Why is this so? Because no brand has control over the message in these spaces. The users do. Your customers do. Telling them to behave the way you want them to in order to achieve your goals is tantamount to herding cats. But, conversely, provide your target audience with tools or content that is genuinely useful to them in achieving their goals and you won’t need to preach to them, they’ll start spreading your message for you.

Jeff Jarvis, in his recent book What Would Google Do?, tells how Mark Zuckerberg of Facebook explained this concept to some of the world’s greatest business leaders and media magnates. Zuckerberg’s point – you can’t create communities. Communities already exist, doing whatever it is they want to do. Facebook didn’t create a community any more than the local pub created the village it sits in. What Facebook – and the pub – do is provide the venue and the tools/facilities to enable people to organise their own social lives better. Zuckerberg calls this “elegant organisation” – helping the communities that already exist to organise their activities and achieve their goals better.

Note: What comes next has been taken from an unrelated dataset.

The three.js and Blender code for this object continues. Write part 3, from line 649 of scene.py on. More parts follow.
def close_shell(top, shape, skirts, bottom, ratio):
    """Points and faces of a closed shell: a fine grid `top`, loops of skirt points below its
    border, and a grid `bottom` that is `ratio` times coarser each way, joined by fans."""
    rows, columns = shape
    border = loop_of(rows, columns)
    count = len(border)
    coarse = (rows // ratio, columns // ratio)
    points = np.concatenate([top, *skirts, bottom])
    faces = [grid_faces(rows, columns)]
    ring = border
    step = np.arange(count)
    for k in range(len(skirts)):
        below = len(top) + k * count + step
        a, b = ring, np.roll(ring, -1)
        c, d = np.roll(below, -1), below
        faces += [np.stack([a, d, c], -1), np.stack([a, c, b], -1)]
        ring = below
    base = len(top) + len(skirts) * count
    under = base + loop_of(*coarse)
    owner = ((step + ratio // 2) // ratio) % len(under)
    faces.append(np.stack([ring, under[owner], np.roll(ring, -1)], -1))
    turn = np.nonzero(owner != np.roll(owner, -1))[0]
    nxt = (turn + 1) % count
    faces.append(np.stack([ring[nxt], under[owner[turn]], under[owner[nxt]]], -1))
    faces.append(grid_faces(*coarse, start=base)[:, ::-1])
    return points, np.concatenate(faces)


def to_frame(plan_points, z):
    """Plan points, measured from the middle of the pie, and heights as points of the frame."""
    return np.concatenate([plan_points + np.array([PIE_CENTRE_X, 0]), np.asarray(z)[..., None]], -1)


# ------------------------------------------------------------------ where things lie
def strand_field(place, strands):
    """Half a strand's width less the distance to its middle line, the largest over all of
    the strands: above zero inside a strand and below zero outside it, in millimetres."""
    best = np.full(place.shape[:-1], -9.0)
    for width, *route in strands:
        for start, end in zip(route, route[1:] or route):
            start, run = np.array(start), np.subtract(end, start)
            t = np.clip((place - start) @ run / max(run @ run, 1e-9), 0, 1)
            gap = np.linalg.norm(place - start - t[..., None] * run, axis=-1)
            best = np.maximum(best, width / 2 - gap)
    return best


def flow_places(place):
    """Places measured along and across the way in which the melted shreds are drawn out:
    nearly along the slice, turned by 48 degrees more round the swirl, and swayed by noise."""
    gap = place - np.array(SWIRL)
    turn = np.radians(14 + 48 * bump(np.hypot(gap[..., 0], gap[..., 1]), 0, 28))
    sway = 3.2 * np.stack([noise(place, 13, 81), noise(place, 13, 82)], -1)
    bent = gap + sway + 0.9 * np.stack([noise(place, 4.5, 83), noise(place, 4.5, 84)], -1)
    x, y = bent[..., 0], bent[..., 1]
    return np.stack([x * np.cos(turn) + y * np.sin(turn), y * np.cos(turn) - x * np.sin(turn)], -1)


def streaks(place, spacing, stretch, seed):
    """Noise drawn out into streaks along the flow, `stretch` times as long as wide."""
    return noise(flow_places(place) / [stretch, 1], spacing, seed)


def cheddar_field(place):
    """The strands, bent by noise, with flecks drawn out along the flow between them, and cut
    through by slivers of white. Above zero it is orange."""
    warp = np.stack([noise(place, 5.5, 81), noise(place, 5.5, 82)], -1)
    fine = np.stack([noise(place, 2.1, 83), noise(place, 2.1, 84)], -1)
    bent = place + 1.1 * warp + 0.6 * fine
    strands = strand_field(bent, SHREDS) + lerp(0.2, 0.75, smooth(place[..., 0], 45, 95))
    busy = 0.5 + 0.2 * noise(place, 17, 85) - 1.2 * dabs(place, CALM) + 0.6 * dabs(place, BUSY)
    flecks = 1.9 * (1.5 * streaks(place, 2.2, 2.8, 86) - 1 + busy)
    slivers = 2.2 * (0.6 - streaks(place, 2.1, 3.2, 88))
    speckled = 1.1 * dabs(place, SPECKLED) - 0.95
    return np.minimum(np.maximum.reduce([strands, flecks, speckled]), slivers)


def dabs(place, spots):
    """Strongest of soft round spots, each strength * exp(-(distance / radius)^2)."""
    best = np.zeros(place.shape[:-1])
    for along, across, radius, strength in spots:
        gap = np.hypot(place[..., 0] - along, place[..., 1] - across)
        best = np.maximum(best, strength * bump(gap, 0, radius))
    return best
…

So, when considering how your business or brand could use social media to increase sales or brand awareness or whatever, think instead about the customer’s goals and provide them with elegant solutions to achieve those goals through simple engagement and clever design.

To paraphrase Spock from Star Trek II: the Wrath of Khan; on the web…

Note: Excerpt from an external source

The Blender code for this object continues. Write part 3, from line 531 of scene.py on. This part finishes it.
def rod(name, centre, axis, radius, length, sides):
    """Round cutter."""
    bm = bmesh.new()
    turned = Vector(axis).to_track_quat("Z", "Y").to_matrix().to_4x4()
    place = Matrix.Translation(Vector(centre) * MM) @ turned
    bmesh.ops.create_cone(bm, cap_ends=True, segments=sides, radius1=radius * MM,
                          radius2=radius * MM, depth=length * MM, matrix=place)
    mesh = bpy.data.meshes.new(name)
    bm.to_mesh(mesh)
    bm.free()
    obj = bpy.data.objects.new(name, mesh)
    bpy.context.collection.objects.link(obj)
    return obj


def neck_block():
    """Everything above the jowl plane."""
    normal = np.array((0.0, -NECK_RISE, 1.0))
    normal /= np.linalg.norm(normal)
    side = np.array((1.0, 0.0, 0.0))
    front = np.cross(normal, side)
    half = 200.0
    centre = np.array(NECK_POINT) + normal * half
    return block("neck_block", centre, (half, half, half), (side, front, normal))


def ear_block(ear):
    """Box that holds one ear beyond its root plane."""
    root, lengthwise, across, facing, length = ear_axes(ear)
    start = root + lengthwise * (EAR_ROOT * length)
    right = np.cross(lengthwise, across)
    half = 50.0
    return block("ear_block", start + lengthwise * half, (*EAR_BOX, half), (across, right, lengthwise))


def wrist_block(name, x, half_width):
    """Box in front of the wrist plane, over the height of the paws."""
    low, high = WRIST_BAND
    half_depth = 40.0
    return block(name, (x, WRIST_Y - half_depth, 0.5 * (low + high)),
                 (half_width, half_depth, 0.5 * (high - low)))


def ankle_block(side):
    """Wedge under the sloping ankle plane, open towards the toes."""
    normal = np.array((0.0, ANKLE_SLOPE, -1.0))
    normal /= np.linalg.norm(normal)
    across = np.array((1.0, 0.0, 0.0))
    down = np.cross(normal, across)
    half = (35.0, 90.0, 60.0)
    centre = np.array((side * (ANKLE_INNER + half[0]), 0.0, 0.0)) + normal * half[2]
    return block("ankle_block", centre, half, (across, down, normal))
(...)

The needs of the many outweigh the needs of the few.

Your goals are irrelevant. Serve the goals of the many with elegant organisaton, stand back and watch your goals happen by accident.


  1. Great post. I am doing a lot of thinking around the marketing mix and the buyer decision process. Am working on a post for tonight that will draw on some of the things that you have mentioned here.
    “Social media is an engagement medium, not an advertising one”. It is an important point. The Promotion element of the marketing mix doesn’t equal advertising. Sure it can include advertising if that is a suitable way to promote your product but it isn’t the only way to promote your product.

  2. Kimota says:

    Thanks Daniel. It’s a topic I’ve found myself butting up against a lot lately, particularly as traditional business sees marketing and advertising as synonymous. The buyer decision process has been completely transformed in the last five to ten years but, as with most things, business wisdom lags behind. We’re still very much living in that gap period between a shift in consumer behaviour and a shift in (majority) business behaviour

  3. It’s a frustrating dilemma for those of us in the industry trying to teach old school marketers the right way to do it. I spent 2 hours last week taking a client through a strategy of how to ‘pay if forward’. In the end, the client simply wasn’t willing to put in the hard yards up front without an immediate ROI.
    All he cared about was generating positive word of mouth via social media. What he couldn’t grasp was that you actually had to do something worthwhile to get people talking about you in the first place… sigh.

  4. Kimota says:

    I think a few of us are suffering these symptoms. It is probably the biggest challenge online marketers currently face.
    My problem is that this sort of approach – instant ROI and pushing for quantifiable sales from marketing – becomes a self-fulfilling prophecy. They know they have to address the push for social media marketing because everyone tells them to. So they create a knee-jerk strategy without audience research that answers the wrong questions, doesn’t adequately support the process, internally snipe at it and then – after six months – pull the plug because in a survey, respondents were indifferent to these strategies. And of course they were – it was half-hearted and never actually addressed their needs.
    Bringing true change into a business mind-set – especially a business that has been around a few years – can be like wading through treacle.